今年2月に大地震に見舞われた後、トルコはモロッコと対照的に数多くの救助隊を受け入れた。しかし、そのうちのドイツとオーストリアの救助隊が「現地の治安情勢の悪化」を理由に活動を停止したことで、トルコがもともと抱えていた問題が表面化した。
トルコでは数十万人規模で受け入れているシリア系難民をめぐり、もともと国内で不満が募り、嫌がらせなども増えていたが、大地震後にこれがエスカレートして難民への襲撃や暴行が相次いでいたのだ。
これに代表されるように、国内の問題を外国の救助隊に「騒ぎ立てられる」ことへの警戒は多くの国が抱えるものだ。
モロッコは形式的には立憲君主制だが、実質的には王族や軍隊が大きな権力を握る国だ。
そのモロッコでは近年、格差や政府の腐敗などへの不満から大規模な抗議デモが頻繁に発生している。2016年10月には、北部アルホセイマで魚の行商人が警察官に殺害されたことをきっかけに数万人規模のデモに発展した。
さらにコロナ禍やウクライナ戦争は8%前後のインフレを招き、今年6月には最大都市カサブランカで生活苦を理由とする大規模なデモも発生している。
そのモロッコでは大地震への対応への不満が高まっている。
こうしてみた時、海外の救助隊をできるだけ絞り込もうとする一因に、モロッコ政府が国内の暗部に光が当たるのを恐れていることがあるとみても無理はない。
西サハラをめぐる温度差
だとすると、最後の疑問としてあるのは「なぜ4カ国だけ救助活動は認められたか」である。
イギリス、スペイン、UAE、カタールには一つの共通項がある。国際的に評判の悪い、しかし無視されやすい西サハラ問題でモロッコの立場に理解を示していることだ。
モロッコ南部にある西サハラでは現地に多いサフラウィ人が1976年にサハラ・アラブ民主共和国の独立を宣言したが、モロッコが歴史的領有権を主張して全土を実効支配し、サフラウィ人を「テロリスト」として弾圧してきた。

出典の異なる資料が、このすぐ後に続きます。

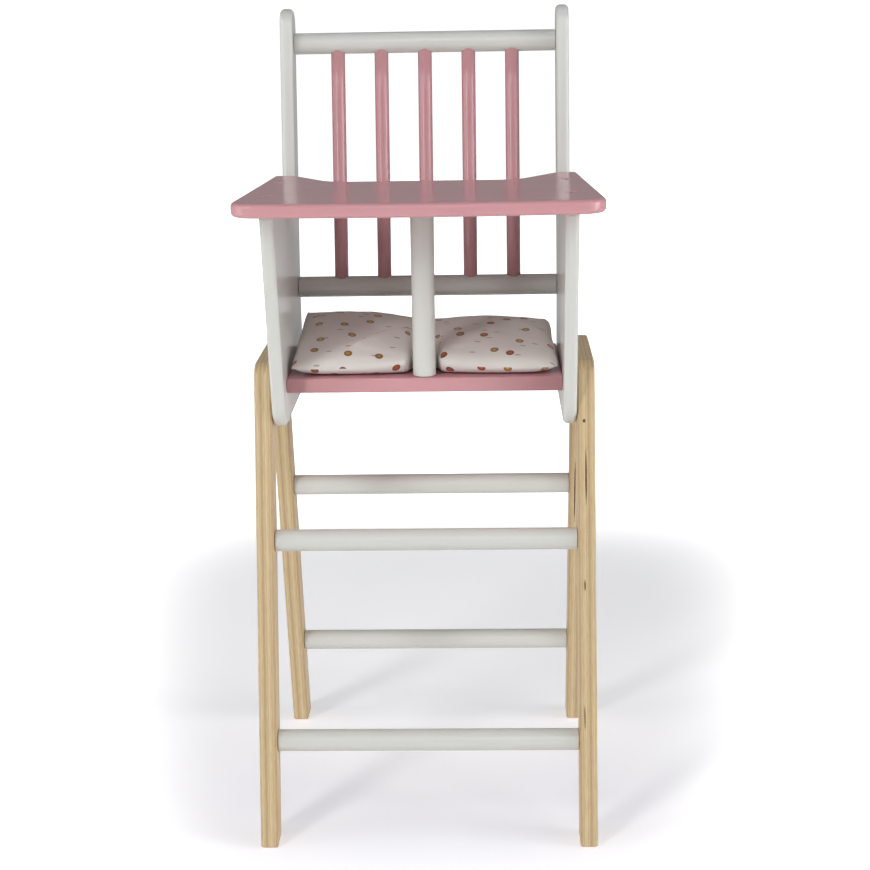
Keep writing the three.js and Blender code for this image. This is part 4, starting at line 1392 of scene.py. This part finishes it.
class DOLLCHAIR_OT_stage(bpy.types.Operator):
    """Sets up the camera, the lights, the floor and the backdrop"""

    bl_idname = "doll_chair.stage"
    bl_label = "Stage"

    def execute(self, context):
        scene = context.scene
        camera()
        for name, lamp in LAMPS.items():
            softbox(name, *lamp)
        flat_sheet("floor", FLOOR, studio_paper())
        ways = ((-1, -1), (1, -1), (1, 1), (-1, 1))
        glare = [(x * STAGE_HALF, y * STAGE_HALF, GLARE_HEIGHT) for x, y in ways]
        flat_sheet("glare", glare, studio_glare(), "camera")
        paper = backdrop_paper("backdrop_paper", BACKDROP_GLOW)
        for i, word in enumerate(("rear", "left", "front", "right")):
            turn = Matrix.Rotation(math.pi / 2 * i, 3, "Z")
            turned = [turn @ corner for corner in wall(STAGE_HALF, WALL_HEAD)]
            flat_sheet(f"{word}_backdrop", turned, paper, "camera")
        mirrored_paper = backdrop_paper("mirrored_paper", MIRRORED_GLOW)
        flat_sheet("mirrored_wall", wall(MIRRORED_HALF, MIRRORED_HEAD), mirrored_paper, "glossy")
        world = bpy.data.worlds.new("studio")
        world.use_nodes = True
        feed(world.node_tree, world.node_tree.nodes["Background"], {"Color": WHITE, "Strength": ROOM_LIGHT})
        scene.world = world
        scene.view_settings.view_transform = "Standard"
        return {"FINISHED"}


class DOLLCHAIR_PT_panel(bpy.types.Panel):
    """Sizes, colours and pieces of the doll chair"""

    bl_idname = "DOLLCHAIR_PT_panel"
    bl_label = "Doll chair"
    bl_space_type = "VIEW_3D"
    bl_region_type = "UI"
    bl_category = "Doll chair"

    def draw(self, context):
        chair = context.scene.doll_chair
        for group in (chair.boards, chair.tray, chair.finish, chair.screws, chair.cushion):
            box = self.layout.box()
            for name in group.bl_rna.properties.keys():
                if name not in ("rna_type", "name"):
                    box.prop(group, name)
        for operator in OPERATORS:
            self.layout.operator(operator.bl_idname)


OPERATORS = (
    DOLLCHAIR_OT_side_panels,
    DOLLCHAIR_OT_leg_frames,
    DOLLCHAIR_OT_seat,
    DOLLCHAIR_OT_tray,
    DOLLCHAIR_OT_dowels,
    DOLLCHAIR_OT_spindles,
    DOLLCHAIR_OT_screws,
    DOLLCHAIR_OT_cushion,
    DOLLCHAIR_OT_stage,
)
CLASSES = (
    BoardSettings,
    TraySettings,
    FinishSettings,
    ScrewSettings,
    CushionSettings,
    ChairSettings,
    *OPERATORS,
    DOLLCHAIR_PT_panel,
)


def register():
    for kind in CLASSES:
        bpy.utils.register_class(kind)
    bpy.types.Scene.doll_chair = PointerProperty(type=ChairSettings)


def unregister():
    del bpy.types.Scene.doll_chair
    for kind in reversed(CLASSES):
        bpy.utils.unregister_class(kind)


def main():
    register()
    for operator in OPERATORS:
        group, name = operator.bl_idname.split(".")
        getattr(getattr(bpy.ops, group), name)()


if __name__ == "__main__":
    main()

これに対して、周辺のアフリカ諸国はサハラ・アラブ民主共和国を国家として承認しているが、日本を含むほとんどの先進国はモロッコとの関係を優先させ、その占領政策にあえて触れないようにしてきた。
しかし、7月に(アメリカの同盟国だが国際的に評判の悪い占領政策を行なっているという点では同じ立場の)イスラエルが西サハラをモロッコの領土と認めたことで、他の先進国にもこれに追随する動きが一部にあり、とりわけモロッコ沿岸の漁業権をめぐって深い関係をもつスペインとともに、イギリスはモロッコが最も期待をかける国とみられる。

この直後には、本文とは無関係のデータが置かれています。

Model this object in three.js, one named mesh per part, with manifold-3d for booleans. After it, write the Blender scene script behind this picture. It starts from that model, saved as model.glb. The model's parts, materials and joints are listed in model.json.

今年4月、イギリスの権威ある新聞The Timesは「モロッコの主権を認めるべき」という論考を堂々と掲載している。
逆にこの点でフランスは態度を鮮明にしていない。
イギリスはフランスとともにアフリカで大きな影響力を持つライバルで、フランスの凋落はイギリスのアドバンテージになる。
昨年、モロッコ国王モハメド6世は「サハラ問題はモロッコが世界をみるときのレンズである」と述べている。この観点からみれば、大地震でどの国の救助隊を受け入れるかにも西サハラの影があったとみられる。
自然災害には人間の世の中の問題を浮き彫りにする一面がある。モロッコ大地震もその例外ではないと言えるだろう。